The question is: After expending all this effort into the Change Management process, expending the resources in additional planning and documentation, and spending all the time in meetings, and prolonging the time required to get a task accomplished, did CM reduce service disruptions and save more money than was invested in the process? Let’s face it; if not, then throw the whole thing out and go back to shootin’ from the hip.
The stakeholders on the board probably didn’t review the detailed documentation that has been prepared. There are probably only a few people in the entire organization who will ever read it. The stakeholders only have a few important questions: why is this change necessary, what’s the impact, who or what will be affected, what are the risks, are they adequately mitigated, and is there a viable back-out process. There are probably a few key people in each business unit who could review the implementation details and provide their respective stakeholder with a recommendation and/or list of concerns and remediations.

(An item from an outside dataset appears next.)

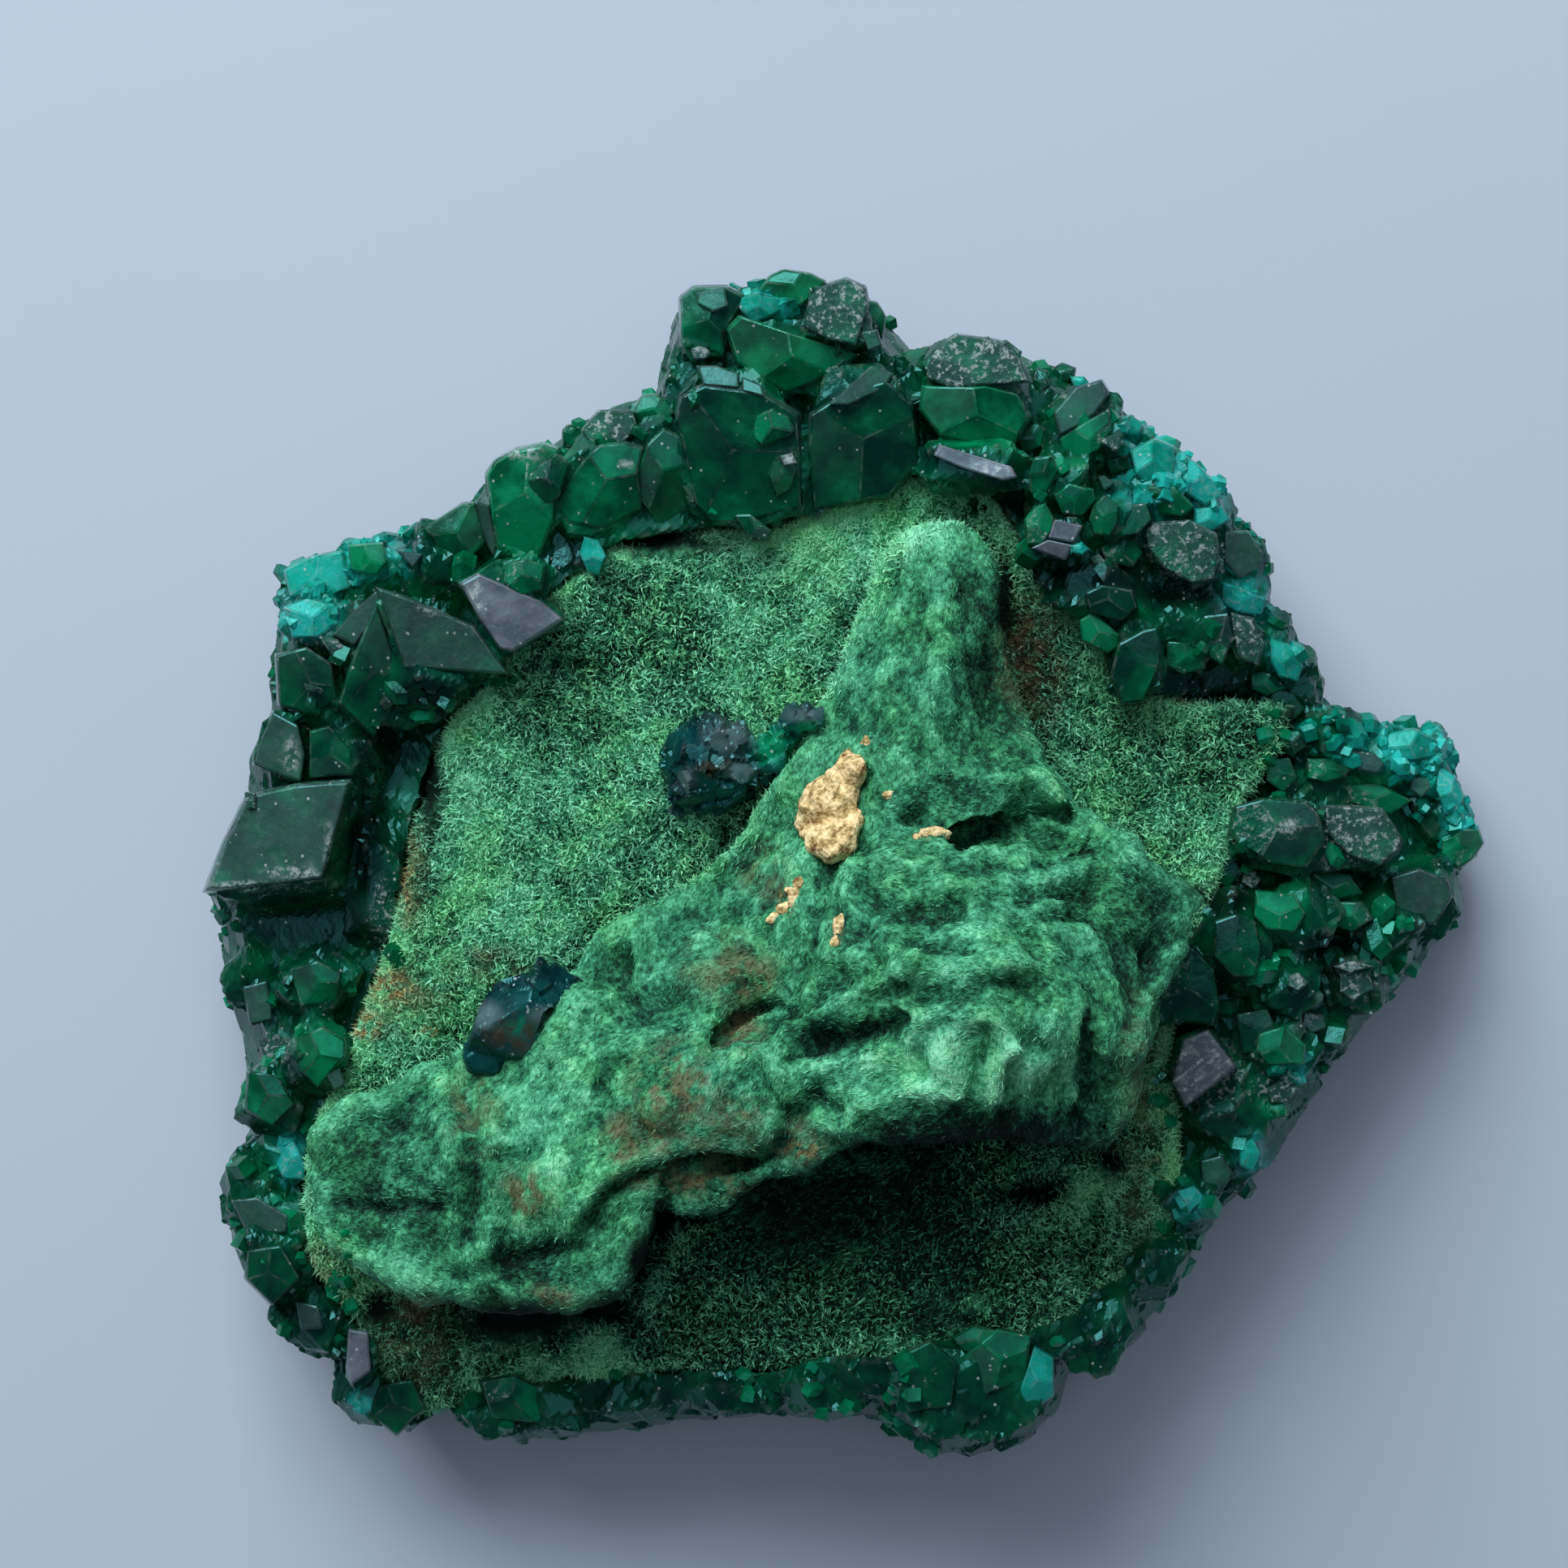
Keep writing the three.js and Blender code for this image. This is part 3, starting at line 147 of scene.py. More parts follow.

# How much paler, or with a minus darker, the malachite is: x, y, half widths, change. Most are its own tone
# from place to place; those on the slope under the ledge are partly its darker colour and partly painted
# shade, and the paler band below the top crystals is painted light where they cast shadow.
TONES_AND_PAINTED_LIGHT = [
    (-6.2, 5.4, 3.6, 2.2, -0.26), (-8.8, 2.4, 2.4, 1.8, -0.12), (1.6, 9.0, 3.8, 1.9, 0.34),
    (1.0, 5.4, 2.6, 2.2, 0.08), (-11.2, -1.4, 1.1, 4.6, 0.2), (-9.6, -4.0, 2.2, 1.8, 0.12),
    (-4.0, -1.6, 3.0, 1.6, -0.06), (6.7, 5.6, 0.9, 3.8, -0.16), (5.2, 8.8, 1.2, 0.8, 0.12),
    (8.8, 5.0, 1.7, 3.8, -0.3), (14.8, 1.6, 3.4, 2.2, -0.2), (17.0, 2.2, 1.4, 1.4, -0.24),
    (6.6, 0.2, 1.9, 1.1, -0.12), (3.8, -5.0, 2.2, 1.1, -0.16), (7.4, -5.4, 2.6, 0.9, 0.06),
    (6.5, -9.9, 4.2, 1.4, 0.26), (12.9, -5.6, 1.3, 2.4, -0.2), (-8.2, -11.8, 2.2, 3.6, 0.1),
    (-9.0, -17.2, 1.8, 1.0, -0.22), (-13.4, -13.8, 3.0, 2.4, -0.16), (11.3, -8.6, 0.9, 2.6, -0.06),
    (2.2, -8.9, 2.4, 0.7, -0.3), (12.9, -12.4, 1.0, 4.2, -0.08), (-16.2, -17.6, 1.2, 1.2, -0.2),
    (-13.2, -20.2, 2.2, 2.2, -0.4), (7.4, -12.8, 4.6, 1.2, -0.62), (0.6, -17.4, 5.4, 3.8, -0.42),
    (7.6, -17.4, 3.6, 3.4, -0.42), (4.0, -14.8, 4.6, 1.0, -0.5), (-3.6, -19.0, 2.6, 2.4, -0.3),
    (1.0, -21.0, 4.0, 1.0, -0.5), (6.6, -18.4, 1.2, 0.4, 0.34), (-13.0, -1.2, 0.8, 3.4, -0.3),
]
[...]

Is the CAB keeping any metrics? Are you aware of how many changes of each category are being implemented? Were they on schedule? Were the impacts more or less than expected? Is there a way to relate an incidents as a result of a change to the change in your incident reporting system? Is all this management making an improvement, or have you just spent more resources managing with no real gain? When you make a change to the process, does it streamline the process and/or improve the results?
Change Management is good. CM in the context of ITIL framework is excellent … but we must always keep focused on the end objective – becoming more efficient and effective. CM for the sake of CM is a common ill and needs to be tempered with CS (common sense).